New pacer Prince Yadav could get a look-in. That is how India’s pace supply chain works today. The senior quicks cannot play everything, so the next line must stay ready.

Beyond cricket, medals matter

Cricket dominates the week, as usual. But the quieter results tell their own story.

Punjab’s Amritpal won silver at the Central South Asia Rugby Championship in Tashkent. For a rugby player from India, a regional medal carries weight because the sport still fights for facilities, coaching, and attention.

Chandigarh’s Liza won gold in the sub-junior girls under-41kg category at the 12th National Open Kyorugi and Poomsae Taekwondo Championship. That is the sort of result that often begins in cramped training halls and family sacrifice.

These medals do not trend like a last-over IPL chase. But they build the sporting base that India keeps saying it wants.

In golf, Indian-origin British player Aaron Rai won the PGA Championship. He became the first England-born player in more than a century to win the event.

Tennis had its own sharp result. Elina Svitolina beat Coco Gauff 6-4, 6-7, 6-2 to win the Italian Open for the third time. In the men’s final, Jannik Sinner and Casper Ruud were set to meet.

Hockey is also planning ahead. Player registration has opened for the next Hockey India League season, scheduled for January 2027. The auction is expected in September.

Then there is infrastructure. Uttar Pradesh Chief Minister Yogi Adityanath laid the foundation stone for an international cricket stadium in Gorakhpur. The project is expected to cost Rs 393 crore.

That figure is large, but the idea is simple. Big stadiums are no longer limited to traditional metros. Smaller cities now want international sport, local pride, and event revenue.

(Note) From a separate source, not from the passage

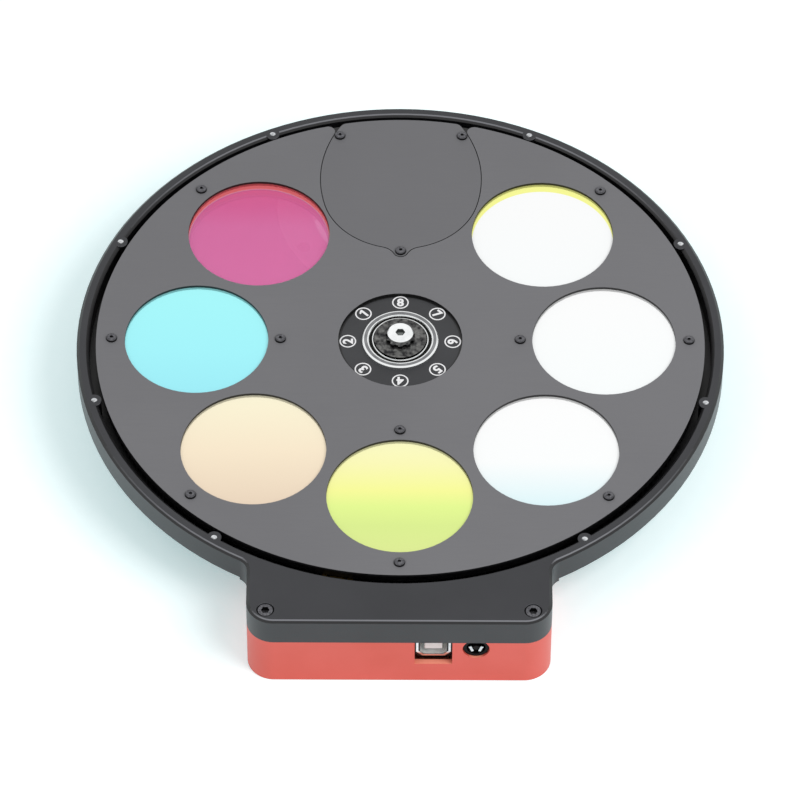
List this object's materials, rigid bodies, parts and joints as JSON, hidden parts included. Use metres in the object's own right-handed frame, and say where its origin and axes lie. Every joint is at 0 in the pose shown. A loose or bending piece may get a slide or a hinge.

The coming months will show which of these stories has real staying power. A BBL opener in Chennai would grab headlines. IPL results will decide careers. India A games may quietly shape the next national team.

For ordinary fans, the meaning is even simpler. Sport in India is spreading across cities, formats, and seasons. The calendar is crowded, but the opportunity is bigger than ever.